§ **Challenge**: Reproduce verbatim the lines up to and including the one with "front_leg_a = 57.6; // [57.2:0.1:58]", starting from the first.

***** Supplied material *****

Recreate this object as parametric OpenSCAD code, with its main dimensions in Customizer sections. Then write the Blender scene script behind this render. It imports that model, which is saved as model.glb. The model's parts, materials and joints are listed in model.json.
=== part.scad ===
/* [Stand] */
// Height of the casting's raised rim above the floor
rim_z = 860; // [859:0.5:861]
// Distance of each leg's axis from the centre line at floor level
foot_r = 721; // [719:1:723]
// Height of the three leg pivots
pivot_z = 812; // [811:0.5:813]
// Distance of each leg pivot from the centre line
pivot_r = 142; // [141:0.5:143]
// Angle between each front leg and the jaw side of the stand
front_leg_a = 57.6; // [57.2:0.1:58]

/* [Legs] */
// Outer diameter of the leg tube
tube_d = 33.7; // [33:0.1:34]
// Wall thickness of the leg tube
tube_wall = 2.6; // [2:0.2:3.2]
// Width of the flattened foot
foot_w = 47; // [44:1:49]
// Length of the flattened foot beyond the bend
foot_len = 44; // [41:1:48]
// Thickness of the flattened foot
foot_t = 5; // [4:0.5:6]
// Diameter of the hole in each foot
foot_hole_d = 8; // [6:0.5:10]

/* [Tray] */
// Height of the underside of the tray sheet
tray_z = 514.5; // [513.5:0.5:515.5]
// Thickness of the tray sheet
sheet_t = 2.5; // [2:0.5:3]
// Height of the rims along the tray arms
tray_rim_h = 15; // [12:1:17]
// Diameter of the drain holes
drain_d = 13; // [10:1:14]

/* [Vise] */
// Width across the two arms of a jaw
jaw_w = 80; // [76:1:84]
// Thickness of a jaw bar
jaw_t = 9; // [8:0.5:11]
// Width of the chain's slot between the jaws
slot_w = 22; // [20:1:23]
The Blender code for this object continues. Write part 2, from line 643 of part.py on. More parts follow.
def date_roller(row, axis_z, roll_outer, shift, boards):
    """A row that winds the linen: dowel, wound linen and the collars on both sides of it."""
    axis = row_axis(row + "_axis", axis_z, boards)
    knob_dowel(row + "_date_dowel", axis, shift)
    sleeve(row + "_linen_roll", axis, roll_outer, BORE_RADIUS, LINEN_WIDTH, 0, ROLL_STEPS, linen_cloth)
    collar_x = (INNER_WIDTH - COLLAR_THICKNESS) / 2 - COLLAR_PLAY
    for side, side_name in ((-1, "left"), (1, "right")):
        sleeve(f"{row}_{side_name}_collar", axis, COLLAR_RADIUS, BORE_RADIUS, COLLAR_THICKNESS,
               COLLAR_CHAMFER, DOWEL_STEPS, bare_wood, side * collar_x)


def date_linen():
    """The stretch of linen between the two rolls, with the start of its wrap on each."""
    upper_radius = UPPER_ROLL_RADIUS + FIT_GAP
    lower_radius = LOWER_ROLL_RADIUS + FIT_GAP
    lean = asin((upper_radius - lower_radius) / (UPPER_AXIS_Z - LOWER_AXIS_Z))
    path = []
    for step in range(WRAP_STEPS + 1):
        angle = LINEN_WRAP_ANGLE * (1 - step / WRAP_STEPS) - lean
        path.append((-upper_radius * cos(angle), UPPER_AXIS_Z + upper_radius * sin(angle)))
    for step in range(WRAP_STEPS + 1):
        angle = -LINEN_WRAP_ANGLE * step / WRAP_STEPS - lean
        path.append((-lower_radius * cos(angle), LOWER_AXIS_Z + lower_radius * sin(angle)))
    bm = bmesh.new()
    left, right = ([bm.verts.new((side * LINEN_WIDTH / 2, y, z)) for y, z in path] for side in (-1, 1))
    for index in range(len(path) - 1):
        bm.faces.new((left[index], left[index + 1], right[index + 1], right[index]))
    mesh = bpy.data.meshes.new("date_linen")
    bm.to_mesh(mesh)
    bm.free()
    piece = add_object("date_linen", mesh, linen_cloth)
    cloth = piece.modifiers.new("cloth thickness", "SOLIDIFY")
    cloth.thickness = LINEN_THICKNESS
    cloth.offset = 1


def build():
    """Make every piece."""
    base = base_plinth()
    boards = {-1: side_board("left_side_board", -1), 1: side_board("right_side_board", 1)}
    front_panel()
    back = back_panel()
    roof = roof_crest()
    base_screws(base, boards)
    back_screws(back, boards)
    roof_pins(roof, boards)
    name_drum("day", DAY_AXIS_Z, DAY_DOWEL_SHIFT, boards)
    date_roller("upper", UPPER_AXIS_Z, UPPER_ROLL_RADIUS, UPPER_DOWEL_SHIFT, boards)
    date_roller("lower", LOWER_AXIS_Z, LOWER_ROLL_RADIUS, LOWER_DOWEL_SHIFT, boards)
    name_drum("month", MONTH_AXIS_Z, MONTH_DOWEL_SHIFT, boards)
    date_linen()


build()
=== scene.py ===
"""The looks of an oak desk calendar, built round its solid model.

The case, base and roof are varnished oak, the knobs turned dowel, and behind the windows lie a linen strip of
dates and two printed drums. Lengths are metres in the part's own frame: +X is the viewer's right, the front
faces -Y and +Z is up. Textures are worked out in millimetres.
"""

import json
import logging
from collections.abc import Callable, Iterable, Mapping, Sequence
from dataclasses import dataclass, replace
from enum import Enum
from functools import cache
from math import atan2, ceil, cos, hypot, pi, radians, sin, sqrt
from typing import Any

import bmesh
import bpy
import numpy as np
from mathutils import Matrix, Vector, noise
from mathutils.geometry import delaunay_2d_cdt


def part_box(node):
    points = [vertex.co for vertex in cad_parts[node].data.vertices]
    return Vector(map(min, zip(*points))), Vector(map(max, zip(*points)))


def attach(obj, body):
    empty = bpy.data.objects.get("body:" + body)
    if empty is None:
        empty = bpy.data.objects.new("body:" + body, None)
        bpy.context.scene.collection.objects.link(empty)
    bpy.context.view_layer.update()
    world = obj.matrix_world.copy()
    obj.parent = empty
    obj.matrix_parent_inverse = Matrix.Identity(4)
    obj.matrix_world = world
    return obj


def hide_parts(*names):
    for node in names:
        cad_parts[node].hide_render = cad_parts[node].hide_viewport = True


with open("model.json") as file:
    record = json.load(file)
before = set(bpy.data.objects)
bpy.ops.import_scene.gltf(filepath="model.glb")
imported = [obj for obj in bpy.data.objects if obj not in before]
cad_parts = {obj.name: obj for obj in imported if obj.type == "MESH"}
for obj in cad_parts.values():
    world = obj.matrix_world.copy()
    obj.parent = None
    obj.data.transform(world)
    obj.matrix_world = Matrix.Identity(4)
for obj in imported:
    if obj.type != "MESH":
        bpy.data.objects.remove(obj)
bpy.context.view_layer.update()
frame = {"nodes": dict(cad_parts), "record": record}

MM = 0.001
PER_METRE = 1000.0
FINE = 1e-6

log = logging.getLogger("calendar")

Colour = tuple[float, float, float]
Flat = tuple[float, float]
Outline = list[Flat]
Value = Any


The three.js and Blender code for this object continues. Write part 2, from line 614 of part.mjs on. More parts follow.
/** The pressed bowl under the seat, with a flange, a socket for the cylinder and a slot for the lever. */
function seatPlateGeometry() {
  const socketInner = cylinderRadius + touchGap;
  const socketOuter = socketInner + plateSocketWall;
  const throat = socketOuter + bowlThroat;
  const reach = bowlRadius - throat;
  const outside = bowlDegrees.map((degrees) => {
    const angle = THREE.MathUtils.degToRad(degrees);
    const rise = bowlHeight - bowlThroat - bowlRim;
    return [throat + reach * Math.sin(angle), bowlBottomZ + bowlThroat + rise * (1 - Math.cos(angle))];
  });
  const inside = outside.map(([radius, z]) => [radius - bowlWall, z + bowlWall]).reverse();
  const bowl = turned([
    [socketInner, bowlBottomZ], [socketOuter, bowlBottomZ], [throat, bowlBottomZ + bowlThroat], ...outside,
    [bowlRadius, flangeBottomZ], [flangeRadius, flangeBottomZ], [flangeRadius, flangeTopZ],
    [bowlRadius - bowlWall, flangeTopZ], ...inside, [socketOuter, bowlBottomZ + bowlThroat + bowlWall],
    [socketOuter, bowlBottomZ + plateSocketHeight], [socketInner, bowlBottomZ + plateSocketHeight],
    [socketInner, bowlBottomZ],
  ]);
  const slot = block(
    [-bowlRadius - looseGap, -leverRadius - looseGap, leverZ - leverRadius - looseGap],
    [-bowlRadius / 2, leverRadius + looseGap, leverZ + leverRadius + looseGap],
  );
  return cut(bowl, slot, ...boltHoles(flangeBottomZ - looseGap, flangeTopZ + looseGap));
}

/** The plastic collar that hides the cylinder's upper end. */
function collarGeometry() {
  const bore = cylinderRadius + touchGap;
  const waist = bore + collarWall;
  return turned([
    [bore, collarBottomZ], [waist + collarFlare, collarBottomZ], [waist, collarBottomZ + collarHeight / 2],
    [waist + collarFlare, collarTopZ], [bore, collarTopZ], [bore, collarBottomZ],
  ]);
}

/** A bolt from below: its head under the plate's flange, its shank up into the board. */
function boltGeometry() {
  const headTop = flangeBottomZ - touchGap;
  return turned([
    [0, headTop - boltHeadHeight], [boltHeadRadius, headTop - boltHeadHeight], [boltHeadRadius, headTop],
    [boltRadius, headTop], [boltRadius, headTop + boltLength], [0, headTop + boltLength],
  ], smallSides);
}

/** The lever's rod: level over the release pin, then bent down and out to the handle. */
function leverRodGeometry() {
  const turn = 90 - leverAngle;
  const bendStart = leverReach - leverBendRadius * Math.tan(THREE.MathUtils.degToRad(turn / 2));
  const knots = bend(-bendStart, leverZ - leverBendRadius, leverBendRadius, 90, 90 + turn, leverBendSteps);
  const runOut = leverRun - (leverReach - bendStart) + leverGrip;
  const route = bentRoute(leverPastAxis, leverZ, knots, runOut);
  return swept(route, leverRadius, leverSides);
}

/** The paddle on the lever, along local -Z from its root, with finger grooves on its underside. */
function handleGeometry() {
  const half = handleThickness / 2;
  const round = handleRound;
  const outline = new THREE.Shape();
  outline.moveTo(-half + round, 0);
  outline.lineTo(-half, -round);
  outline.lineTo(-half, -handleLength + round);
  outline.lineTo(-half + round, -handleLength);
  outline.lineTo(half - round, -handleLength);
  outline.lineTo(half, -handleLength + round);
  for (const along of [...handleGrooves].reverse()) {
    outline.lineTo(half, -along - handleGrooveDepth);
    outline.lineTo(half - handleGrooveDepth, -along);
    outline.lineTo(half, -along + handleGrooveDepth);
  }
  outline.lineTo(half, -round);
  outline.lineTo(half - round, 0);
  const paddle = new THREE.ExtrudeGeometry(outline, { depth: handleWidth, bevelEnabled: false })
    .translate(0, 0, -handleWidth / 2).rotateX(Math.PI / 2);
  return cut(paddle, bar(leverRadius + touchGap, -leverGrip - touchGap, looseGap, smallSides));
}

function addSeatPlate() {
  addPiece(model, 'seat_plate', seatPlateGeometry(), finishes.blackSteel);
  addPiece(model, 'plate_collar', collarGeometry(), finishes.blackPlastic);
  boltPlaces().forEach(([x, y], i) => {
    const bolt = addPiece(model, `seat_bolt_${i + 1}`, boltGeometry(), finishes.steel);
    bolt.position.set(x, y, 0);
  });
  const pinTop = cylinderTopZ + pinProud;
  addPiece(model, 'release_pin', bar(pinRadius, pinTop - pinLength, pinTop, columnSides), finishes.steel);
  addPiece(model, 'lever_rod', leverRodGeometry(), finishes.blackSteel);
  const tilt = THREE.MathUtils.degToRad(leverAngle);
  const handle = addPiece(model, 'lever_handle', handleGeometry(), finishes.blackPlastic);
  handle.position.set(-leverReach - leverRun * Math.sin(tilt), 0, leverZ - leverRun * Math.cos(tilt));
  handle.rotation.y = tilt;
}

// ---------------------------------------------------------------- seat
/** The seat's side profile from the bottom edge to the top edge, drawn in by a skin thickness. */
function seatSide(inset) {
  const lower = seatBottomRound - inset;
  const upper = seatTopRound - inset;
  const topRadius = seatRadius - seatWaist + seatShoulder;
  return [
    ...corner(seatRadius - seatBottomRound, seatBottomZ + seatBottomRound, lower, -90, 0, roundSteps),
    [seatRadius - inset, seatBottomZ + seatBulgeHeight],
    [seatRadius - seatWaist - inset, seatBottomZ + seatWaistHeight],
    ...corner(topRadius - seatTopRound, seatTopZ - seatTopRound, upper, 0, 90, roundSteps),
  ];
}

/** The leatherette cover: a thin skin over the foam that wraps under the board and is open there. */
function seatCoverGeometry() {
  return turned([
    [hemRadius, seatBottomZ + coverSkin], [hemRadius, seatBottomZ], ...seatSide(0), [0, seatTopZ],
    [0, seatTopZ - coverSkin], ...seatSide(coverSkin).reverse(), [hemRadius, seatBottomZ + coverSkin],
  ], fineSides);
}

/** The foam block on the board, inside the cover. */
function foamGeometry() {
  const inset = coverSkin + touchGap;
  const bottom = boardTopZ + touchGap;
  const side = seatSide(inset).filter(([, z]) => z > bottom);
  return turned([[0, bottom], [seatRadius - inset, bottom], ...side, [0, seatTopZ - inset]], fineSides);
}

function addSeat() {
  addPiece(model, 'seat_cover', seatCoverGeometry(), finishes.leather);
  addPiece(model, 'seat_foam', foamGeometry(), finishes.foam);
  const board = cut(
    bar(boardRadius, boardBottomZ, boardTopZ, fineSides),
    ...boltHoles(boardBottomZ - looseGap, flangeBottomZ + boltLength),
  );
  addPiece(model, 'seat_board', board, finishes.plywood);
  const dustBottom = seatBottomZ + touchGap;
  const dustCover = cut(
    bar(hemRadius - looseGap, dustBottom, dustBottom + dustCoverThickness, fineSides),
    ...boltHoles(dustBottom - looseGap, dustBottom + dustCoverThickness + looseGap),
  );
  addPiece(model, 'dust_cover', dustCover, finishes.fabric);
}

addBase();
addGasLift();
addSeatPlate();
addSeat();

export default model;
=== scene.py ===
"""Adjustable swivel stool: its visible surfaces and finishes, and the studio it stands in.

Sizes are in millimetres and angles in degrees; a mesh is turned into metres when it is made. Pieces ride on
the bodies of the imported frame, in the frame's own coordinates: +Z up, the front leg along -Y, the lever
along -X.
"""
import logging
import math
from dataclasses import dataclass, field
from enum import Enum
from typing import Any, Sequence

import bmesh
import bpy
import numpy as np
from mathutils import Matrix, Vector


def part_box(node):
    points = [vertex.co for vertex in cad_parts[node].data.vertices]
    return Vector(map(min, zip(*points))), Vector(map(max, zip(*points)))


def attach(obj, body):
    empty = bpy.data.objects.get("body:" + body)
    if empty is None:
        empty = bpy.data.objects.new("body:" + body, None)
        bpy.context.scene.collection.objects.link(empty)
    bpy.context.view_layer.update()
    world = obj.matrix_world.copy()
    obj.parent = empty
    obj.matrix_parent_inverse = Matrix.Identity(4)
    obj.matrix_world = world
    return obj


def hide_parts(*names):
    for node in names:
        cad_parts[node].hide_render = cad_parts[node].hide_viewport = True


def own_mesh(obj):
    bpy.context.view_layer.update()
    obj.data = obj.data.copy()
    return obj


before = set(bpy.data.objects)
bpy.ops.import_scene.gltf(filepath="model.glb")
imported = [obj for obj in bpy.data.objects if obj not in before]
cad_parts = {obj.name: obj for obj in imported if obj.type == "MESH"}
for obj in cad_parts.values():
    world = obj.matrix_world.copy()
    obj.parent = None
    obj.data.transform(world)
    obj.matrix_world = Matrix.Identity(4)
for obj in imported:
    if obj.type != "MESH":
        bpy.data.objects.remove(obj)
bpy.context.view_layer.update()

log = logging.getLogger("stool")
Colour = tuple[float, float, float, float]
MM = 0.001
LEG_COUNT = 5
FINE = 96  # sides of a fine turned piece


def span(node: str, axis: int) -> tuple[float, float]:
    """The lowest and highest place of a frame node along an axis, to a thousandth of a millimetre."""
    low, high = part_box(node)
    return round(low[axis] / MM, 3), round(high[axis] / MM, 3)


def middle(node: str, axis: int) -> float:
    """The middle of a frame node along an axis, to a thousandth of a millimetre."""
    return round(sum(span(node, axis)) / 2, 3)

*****

§ **Task solution**:
Recreate this object as parametric OpenSCAD code, with its main dimensions in Customizer sections. Then write the Blender scene script behind this render. It imports that model, which is saved as model.glb. The model's parts, materials and joints are listed in model.json.
=== part.scad ===
/* [Stand] */
// Height of the casting's raised rim above the floor
rim_z = 860; // [859:0.5:861]
// Distance of each leg's axis from the centre line at floor level
foot_r = 721; // [719:1:723]
// Height of the three leg pivots
pivot_z = 812; // [811:0.5:813]
// Distance of each leg pivot from the centre line
pivot_r = 142; // [141:0.5:143]
// Angle between each front leg and the jaw side of the stand
front_leg_a = 57.6; // [57.2:0.1:58]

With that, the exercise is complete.